Engineering management is famously under-served by books, mostly because the field eats its own — every five years the answer shifts, and book authors can't keep up. Larson's strategy is to write about systems and dynamics that persist: org structure, sizing teams, hiring rubrics, oncall, performance reviews, the operating-cadence rituals. The book is more reference than narrative; you'll dip into specific chapters when problems arise. The system that recurs throughout — that managers should think in terms of stocks, flows, and feedback loops — is what distinguishes this from competent-but-bland alternatives.

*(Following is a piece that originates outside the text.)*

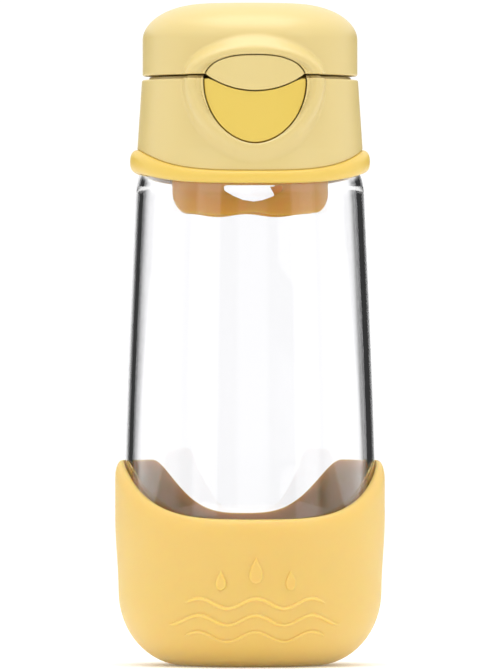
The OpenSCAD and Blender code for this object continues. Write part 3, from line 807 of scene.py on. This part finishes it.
# A low lip stands on the deck inside the parting gap and keeps splashes out.
LIP_INSET = 1.7
LIP_T = 1.3
LIP_TALL = 0.8
LIP_EDGE = 0.25
deck_edge = [math.hypot(*p[:2]) for p in cap_rings[-1]]
for inset, rise in ((LIP_INSET, 0), (LIP_INSET, LIP_TALL - LIP_EDGE), (LIP_INSET + LIP_EDGE, LIP_TALL),
                    (LIP_INSET + LIP_T - LIP_EDGE, LIP_TALL), (LIP_INSET + LIP_T, LIP_TALL - LIP_EDGE),
                    (LIP_INSET + LIP_T, 0)):
    cap_rings.append([at_angle(r - inset, t, cap_top + rise) for r, t in zip(deck_edge, lid_angles)])
for share in (0.3, 0.6, 0.85):
    cap_rings.append([at_angle(r + (SPOUT_HOLE + EDGE - r) * share, t, cap_top)
                      for r, t in zip(deck_edge, lid_angles)])
cap_in = cap_r_low - CAP_WALL
hem_top = shoulder_top + HEM_H
cap_inside = (arc(SPOUT_HOLE + EDGE, cap_top - EDGE, EDGE, EDGE, 90, 180, 4)
              + [(SPOUT_HOLE, deck_z), (cap_in - 2, deck_z), (cap_base_r(deck_z) - CAP_WALL, deck_z - 1),
                 (cap_in, hem_top + 3)])
cap_rings += turned(cap_inside, lid_angles)
hem_ring = []
for t in lid_angles:
    above = ring_top(t) > shoulder_top
    hem_ring.append(at_angle(cap_in if ring_top(t) >= shoulder_top else hem_in, t,
                             max(ring_top(t) + 0.6, hem_top) if above else hem_top))
cap_rings.append(hem_ring)
for inset, rise in ((-0.9, 0.35), (-0.6, 0.08), (-0.3, 0.0)):
    cap_rings.append([at_angle(cap_base_r(ring_top(t)) + inset, t, ring_top(t) + rise) for t in lid_angles])
cap = skin("cap_shell_moulding", cap_rings, loop=True)


def face_depth(x, depth):
    """Y of the gently curved front face, moved inwards by a depth."""
    return face_c - math.sqrt((FACE_R - depth) ** 2 - x * x)


PLATE_STEPS = (0.12, 0.3, 0.5, 0.7, 0.85, 0.94)


def plate(name, outline, centre, front, back, edge=0.4):
    """A curved plate over an outline of (across, up) points, with a rolled front edge.
    front and back give Y at a point."""
    cx, cz = centre

    def inset(point, share=1.0, by=0.0):
        x, z = point[0] - cx, point[1] - cz
        keep = share - by / max(1e-6, math.hypot(x, z))
        return cx + x * keep, cz + z * keep

    rings = [[inset(p, s) for p in outline] for s in PLATE_STEPS + (1.0,)]
    rings = [[(x, back(x, z), z) for x, z in ring] for ring in rings]
    for inward, depth in [(edge - x, edge - z) for x, z in arc(0, 0, edge, edge, 0, 90, 4)]:
        ring = [inset(p, by=inward) for p in outline]
        rings.append([(x, front(x, z) + depth, z) for x, z in ring])
    for s in reversed(PLATE_STEPS):
        ring = [inset(p, s * (1 - edge / OVAL_W)) for p in outline]
        rings.append([(x, front(x, z), z) for x, z in ring])
    return skin(name, rings)


FAR_FRONT = -45
BUTTON_ROOM = 0.5
combine(cap, plate("window_tool", oval_outline(0), (0, oval_z - 4), lambda x, z: FAR_FRONT,
                   lambda x, z: face_depth(x, BUTTON_T + BUTTON_TRAVEL + BUTTON_ROOM), edge=0.1))

SLOT_GAP = 1.6
VENT_HOLE_R = 1.2
VENT_Y = 18
catch_low, catch_high = span("cover_catch")
combine(cap, block("slot_tool", (catch_low.x - 1, catch_low.y - SLOT_GAP, deck_z - 1),
                   (catch_high.x + 1, catch_high.y + SLOT_GAP - 0.2, cap_top + 1)))
combine(cap, prism("vent_tool", [(VENT_HOLE_R * math.cos(t), VENT_Y + VENT_HOLE_R * math.sin(t))
                                 for t in around(32)], deck_z - 1, cap_top + 1, 0, "Z"))

KNUCKLE_R = 2.8
KNUCKLE_IN = 5
KNUCKLE_MID = 11
LUG_GAP = 0.3
PIN_FIT = 0.05
pin_low, pin_high = span("hinge_pin")
hinge_y = (pin_low.y + pin_high.y) / 2
hinge_z = (pin_low.z + pin_high.z) / 2
pin_r = (pin_high.z - pin_low.z) / 2
pin_half = pin_high.x


def on_hinge(name, radius, x0, x1):
    """A cylinder on the hinge's axis."""
    return prism(name, [(hinge_y + radius * math.cos(t), hinge_z + radius * math.sin(t))
                        for t in around(64)], x0, x1, 0, "X")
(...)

Last hand-checked 2026-05-18.

Read if you …

  • are a first-time or second-time engineering manager
  • lead a growing engineering org and need a reference for org-design conversations
  • are an IC interviewing for senior staff/principal and want to understand the manager-track view

Skip if you …

  • you wanted a memoir-style narrative — this is closer to a reference book
  • you manage outside engineering — most chapters use engineering-specific examples

If you only read one chapter

Sizing Engineering Teams

The 'team size' chapter is the one most often emailed around as a Google-Docs link. Worth knowing the original.

Key ideas

  • Manage with systems and dynamics, not with anecdotes.
  • Most management problems are flow problems in disguise.
  • Team size: 4–8 engineers; resist 'just one more' — splits over additions.
  • Hiring is the most leveraged management activity. Refuse to lower the bar.

About the book

Will Larson — formerly of Uber, Stripe, Calm, and now Carta — wrote this as a personal field guide that grew into the de facto reference for engineering management. The book is structured as essays around a unifying idea: that engineering organizations are systems with stocks, flows, and feedback loops, and most managerial problems are best solved by intervening on those rather than on individuals.

The writing is dense and reference-style; the book repays dipping more than reading cover-to-cover.